Finally, the defendant has failed to demonstrate, in our view, any prejudice from the joinder of the charges. "As discussed above, the incidents were sufficiently related and the evidence would be admissible at both trials . . . . Therefore, he has failed to satisfy his heavy burden of demonstrating prejudice from the joinder that was so compelling as to have prevented him from obtaining a fair trial." Commonwealth v. Zemtsov, 443 Mass. 36, 45 (2004).
3. Sufficiency of the evidence of witness intimidation. Taking the evidence in the light most favorable to the Commonwealth, Commonwealth v.

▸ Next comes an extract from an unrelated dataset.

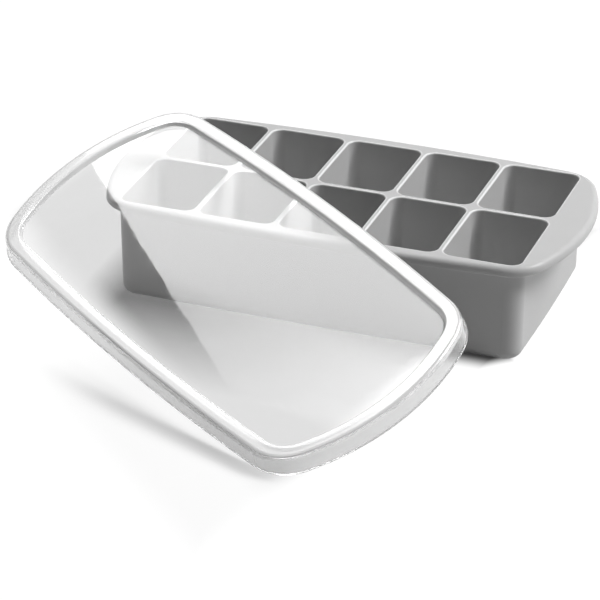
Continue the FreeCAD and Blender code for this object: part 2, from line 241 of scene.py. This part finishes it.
CLEAR_DEEP = (0.91, 0.91, 0.91, 1.0)
LAND_PAINTED_WHITE = (0.95, 0.95, 0.95, 1.0)
LAND_CLEARNESS = 0.25
SKIRT_PALE = (0.93, 0.93, 0.93, 1.0)
SKIRT_DEEP = (0.86, 0.86, 0.86, 1.0)
SKIRT_CLEARNESS = 0.75
PANEL_SHADE = (0.97, 0.97, 0.97, 1.0)
SKIRT_SHADE = (0.42, 0.42, 0.42, 1.0)
INSIDE_SHEEN = (0.96, 0.96, 0.96, 1.0)


def past_arc(toward, aside, half, bow):
    """How far a point lies outside an edge that is half a length or width away.

    The edge is an arc with the radius bow."""
    from_centre = maths("ADD", toward, bow - half)
    squared = maths("MULTIPLY", from_centre, from_centre)
    squared = maths("ADD", squared, maths("MULTIPLY", aside, aside))
    return maths("SUBTRACT", maths("SQRT", squared), bow)


def crowned(surface, normal):
    """The crown of the land, as a bump: from its outer edge it rolls down to the panel.

    LAND_OUTER and LAND_INNER are distances past the outline of the tray's rim."""
    place = new_node("ShaderNodeTexCoord", surface).outputs["Object"]
    place = vector_maths("SUBTRACT", place, LID_MIDDLE)
    along = maths("ABSOLUTE", vector_maths("DOT_PRODUCT", place, LID_ALONG))
    across = maths("ABSOLUTE", vector_maths("DOT_PRODUCT", place, LID_ACROSS))
    past_end = past_arc(along, across, tray_high[0], RIM_END_BOW)
    past_side = past_arc(across, along, tray_high[1], RIM_SIDE_BOW)
    past_rim = maths("SMOOTH_MAX", past_end, past_side, RIM_CORNER)
    inward = mapped(past_rim, LAND_OUTER, LAND_INNER)
    fall = CROWN_SLOPE * (LAND_OUTER - LAND_INNER) / 2
    bump = new_node("ShaderNodeBump", surface)
    bump.inputs["Strength"].default_value = 1.0
    bump.inputs["Distance"].default_value = 1.0
    feed(bump.inputs["Height"], maths("MULTIPLY", maths("MULTIPLY", inward, inward), -fall))
    feed(bump.inputs["Normal"], normal)
    return bump.outputs["Normal"]


def clear_plastic(name, pale, deep, let_past, clearness=1.0, coat=0.0, crown=False):
    """Polished clear plastic with a moulding's slight waves and haze.

    let_past gives the kinds of ray that go straight through, each with its tint."""
    material, surface = new_material(name)
    surface.inputs["IOR"].default_value = PLASTIC_IOR
    surface.inputs["Transmission Weight"].default_value = clearness
    surface.inputs["Coat Weight"].default_value = coat
    surface.inputs["Coat Roughness"].default_value = COAT_ROUGHNESS
    surface.inputs["Coat IOR"].default_value = COAT_IOR
    haze = grain(surface, HAZE_SCALE)
    feed(surface.inputs["Base Color"], blend(haze.outputs["Mask"], pale, deep, "RGBA"))
    feed(surface.inputs["Roughness"], spread(haze.outputs["Mask"], 0.0, HAZE_ROUGHNESS))
    normal = grain(surface, WAVE_SCALE, WAVE_STRENGTH, WAVE_DEPTH).outputs["Normal"]
    feed(surface.inputs["Normal"], crowned(surface, normal) if crown else normal)
    path = new_node("ShaderNodeLightPath", surface)
    shader = surface.outputs["BSDF"]
    for rays, tint in let_past:
        straight = new_node("ShaderNodeBsdfTransparent", surface)
        straight.inputs["Color"].default_value = tint
        choice = new_node("ShaderNodeMixShader", surface)
        feed_all(choice.inputs, (path.outputs[rays], shader, straight.outputs["BSDF"]))
        shader = choice.outputs["Shader"]
    feed(material.node_tree.nodes["Material Output"].inputs["Surface"], shader)
    return material


clear_panel = clear_plastic("clear_panel", CLEAR, CLEAR_DEEP, (
    ("Is Diffuse Ray", PANEL_SHADE),
    ("Is Shadow Ray", PANEL_SHADE),
))
# Painted reflection: the land's nearly opaque white stands in for the white room it mirrors.
clear_land = clear_plastic("clear_land", LAND_PAINTED_WHITE, CLEAR, (
    ("Is Diffuse Ray", PANEL_SHADE),
    ("Is Reflection Ray", INSIDE_SHEEN),
    ("Is Shadow Ray", PANEL_SHADE),
), clearness=LAND_CLEARNESS, coat=1.0, crown=True)
clear_skirt = clear_plastic("clear_skirt", SKIRT_PALE, SKIRT_DEEP, (
    ("Is Diffuse Ray", PANEL_SHADE),
    ("Is Reflection Ray", INSIDE_SHEEN),
    ("Is Shadow Ray", SKIRT_SHADE),
), clearness=SKIRT_CLEARNESS)


def finish_of(face):
    """The plastic of one face of the lid: its panel, the land with its slope, or the skirt."""
    away = face.center - LID_MIDDLE
    height = away.dot(LID_AXIS)
    upward = face.normal.dot(LID_AXIS)
    if abs(upward) > LEVEL and PANEL_LOW < height < PANEL_HIGH:
        return clear_panel
    faces_panel = away.dot(face.normal) < height * upward
    if height > LAND_LOW and upward > (SLOPE_UPWARD if faces_panel else CROWN_UPWARD):
        return clear_land
    return clear_skirt


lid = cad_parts["lid"]
finishes = (clear_panel, clear_land, clear_skirt)
lid.data.materials.clear()
for finish in finishes:
    lid.data.materials.append(finish)
for face in lid.data.polygons:
    face.material_index = finishes.index(finish_of(face))


# Floor: a plain white sheet whose brightness is mostly emission set by place. Under the lid
# it paints shade that darkens close to the tray, along the tray's front it paints a contact
# shadow, and all round them it is white. Only beside the lid's near edge does it take real
# light, so that the lid's own shadow shows there. A mask is a direction from the tray's
# middle, with the distances at which it starts and ends.
FLOOR_SIZE = 12.0
FLOOR_DROP = 0.0002
FLOOR_WHITE = (1.0, 1.0, 1.0, 1.0)
FLOOR_BOUNCE = 0.5
FLOOR_SHADED = 0.72
FLOOR_OPEN = 0.05
TRAY_HALF = (0.0914, 0.0475, 1.0)
STRETCH = (3.2, 1.0, 0.0)
UNDER_LID_PAINTED_SHADE_REACH = (0.004, 0.074)
UNDER_LID_PAINTED_SHADE_GLOW = (0.15, 0.76)
BESIDE_LID_GLOW = 0.4
PAINTED_CONTACT_SHADOW_REACH = (0.0, 0.014)
PAINTED_CONTACT_SHADOW_GLOW = (0.04, 1.0)
LID_NEAR = (-0.68, -0.73, 0.0)
NEAR_SIDE = (LID_NEAR, 0.10, 0.125)
LEFT_END = ((-1.0, 0.0, 0.0), 0.05, 0.11)
OPEN_SIDES = (
    ((1.0, -0.2, 0.0), 0.060, 0.078),
    ((-0.99, 0.13, 0.0), 0.165, 0.185),
    ((0.0, 1.0, 0.0), 0.07, 0.10),
    (LID_NEAR, 0.15, 0.175),
)
PAINTED_SHADOW_ENDS = (
    ((0.68, -0.73, 0.0), 0.090, 0.099),
    ((0.96, 0.28, 0.0), 0.070, 0.0765),
)


def background_rays(beside):
    """1 for rays that see the white background: from the camera, off gloss, through plastic."""
    path = new_node("ShaderNodeLightPath", beside)
    value = maths("MAXIMUM", path.outputs["Is Camera Ray"], path.outputs["Is Glossy Ray"])
    return maths("MAXIMUM", value, path.outputs["Is Transmission Ray"])


bpy.ops.mesh.primitive_plane_add(size=FLOOR_SIZE, location=(0.0, 0.0, -FLOOR_DROP))
floor = bpy.context.object
floor.name = "floor"
white_floor, surface = new_material("white_floor")
surface.inputs["Roughness"].default_value = 1.0
surface.inputs["Specular IOR Level"].default_value = 0.0
surface.inputs["Emission Color"].default_value = FLOOR_WHITE
seen = background_rays(surface)
place = new_node("ShaderNodeTexCoord", surface).outputs["Object"]


def past(direction, start, end):
    """0 up to the start along a direction, 1 beyond the end, smooth between them."""
    return mapped(vector_maths("DOT_PRODUCT", place, direction), start, end, smooth=True)


def either(masks):
    """The highest of some masks."""
    result, *others = masks
    for mask in others:
        result = maths("MAXIMUM", result, mask)
    return result


beyond = vector_maths("SUBTRACT", vector_maths("ABSOLUTE", place), TRAY_HALF)
beyond = vector_maths("MULTIPLY", vector_maths("MAXIMUM", beyond, ZERO), STRETCH)
from_tray = vector_maths("LENGTH", beyond)

near_side = past(*NEAR_SIDE)
left_corner = maths("MULTIPLY", near_side, past(*LEFT_END))
open_floor = either([past(*side) for side in OPEN_SIDES] + [left_corner])
in_shade = maths("MULTIPLY", mapped(open_floor, 0.0, 1.0, 1.0, 0.0), near_side)
paper = mapped(in_shade, 0.0, 1.0, FLOOR_OPEN, FLOOR_SHADED)
feed(surface.inputs["Base Color"], blend(seen, FLOOR_BOUNCE, paper))

# Painted shade: under the lid the floor's glow is dimmer the closer it lies to the tray.
under_lid_painted_shade = mapped(from_tray, *UNDER_LID_PAINTED_SHADE_REACH, *UNDER_LID_PAINTED_SHADE_GLOW)
# Painted contact shadow: on the open floor the glow drops close to the tray's front, and the shadow
# ends past the tray's corners.
painted_contact_shadow = mapped(from_tray, *PAINTED_CONTACT_SHADOW_REACH, *PAINTED_CONTACT_SHADOW_GLOW, smooth=True)
front_glow_with_painted_shadow = either([painted_contact_shadow] + [past(*corner) for corner in PAINTED_SHADOW_ENDS])
glow_with_painted_shade = blend(open_floor, blend(near_side, under_lid_painted_shade, BESIDE_LID_GLOW), front_glow_with_painted_shadow)
feed(surface.inputs["Emission Strength"], maths("MULTIPLY", glow_with_painted_shade, seen))
floor.data.materials.append(white_floor)


# Light: a softbox overhead and behind to the left, which the lid's panel mirrors, a key
# softbox high behind on the right, and a dim room whose walls and ceiling look white.
OVERHEAD_PLACE = (-0.473, 0.469, 1.3)
OVERHEAD_TURN = (0.0, 0.0, math.radians(43.2))
OVERHEAD_SIZE = (0.5, 0.8)
OVERHEAD_WATTS = 6.7
CLOTH_SLOPE = (0.5, 0.48, 0.0)
CLOTH_DARK = 0.204
CLOTH_BRIGHT = 0.297
KEY_PLACE = (1.005, 0.366, 1.26)
KEY_AIM = (0.0, 0.0, 0.03)
KEY_SIZE = (0.7, 0.6)
KEY_WATTS = 22.8
ROOM_WHITE = (1.0, 1.0, 1.0, 1.0)
ROOM_LEVEL = 0.06
WALL_TOP = 0.25
CEILING_LOW = 0.75
WALL_SEEN = 1.0
CEILING_SEEN = 0.9


def softbox(name, place, size, watts, turn):
    """Hang a softbox at a place, and give back its light."""
    lamp = bpy.data.lights.new(name, "AREA")
    lamp.shape = "RECTANGLE"
    lamp.size, lamp.size_y = size
    lamp.energy = watts
    holder = bpy.data.objects.new(name, lamp)
    bpy.context.scene.collection.objects.link(holder)
    holder.location = place
    holder.rotation_euler = turn
    return lamp


def facing(place, aim):
    """The turn that points a lamp at a place."""
    away = Vector(place) - Vector(aim)
    return (math.atan2(math.hypot(away.x, away.y), away.z), 0.0, math.atan2(away.x, -away.y))


softbox("softbox_key", KEY_PLACE, KEY_SIZE, KEY_WATTS, facing(KEY_PLACE, KEY_AIM))
overhead = softbox("softbox_overhead", OVERHEAD_PLACE, OVERHEAD_SIZE, OVERHEAD_WATTS, OVERHEAD_TURN)

# The overhead softbox is dark across one corner of its cloth.
overhead.use_nodes = True
emission = overhead.node_tree.nodes["Emission"]
cloth = new_node("ShaderNodeNewGeometry", emission).outputs["Parametric"]
from_corner = vector_maths("DOT_PRODUCT", cloth, CLOTH_SLOPE)
feed(emission.inputs["Strength"], mapped(from_corner, CLOTH_DARK, CLOTH_BRIGHT))

room = bpy.data.worlds.new("room")
bpy.context.scene.world = room
room.use_nodes = True
dim = room.node_tree.nodes["Background"]
dim.inputs["Color"].default_value = ROOM_WHITE
way = new_node("ShaderNodeSeparateXYZ", dim)
feed(way.inputs["Vector"], new_node("ShaderNodeTexCoord", dim).outputs["Generated"])
shown = mapped(way.outputs["Z"], WALL_TOP, CEILING_LOW, WALL_SEEN, CEILING_SEEN)
feed(dim.inputs["Strength"], blend(background_rays(dim), ROOM_LEVEL, shown))

bpy.context.scene.view_settings.view_transform = "Standard"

Latimore, 378 Mass. 671, 676-677 (1979), and giving due consideration to the timing, circumstances, and context of the defendant's actions, although not overwhelming, the evidence was sufficient for a reasonable juror to conclude that the defendant directly or indirectly, wilfully intimidated or harassed Mary Newbert with the intent to impede, obstruct, delay, harm, punish, or otherwise interfere thereby with a criminal investigation. See G. L. c. 268, § 13B.
Under G. L. c. 268, § 13B, to prove witness intimidation, there must be sufficient evidence that the defendant "directly or indirectly, willfully . . . intimidate[d] or harasse[d] another person who is . . . a witness or potential witness at any stage of a criminal investigation . . . with the intent to impede, obstruct, delay, harm, punish or otherwise interfere thereby. . . ."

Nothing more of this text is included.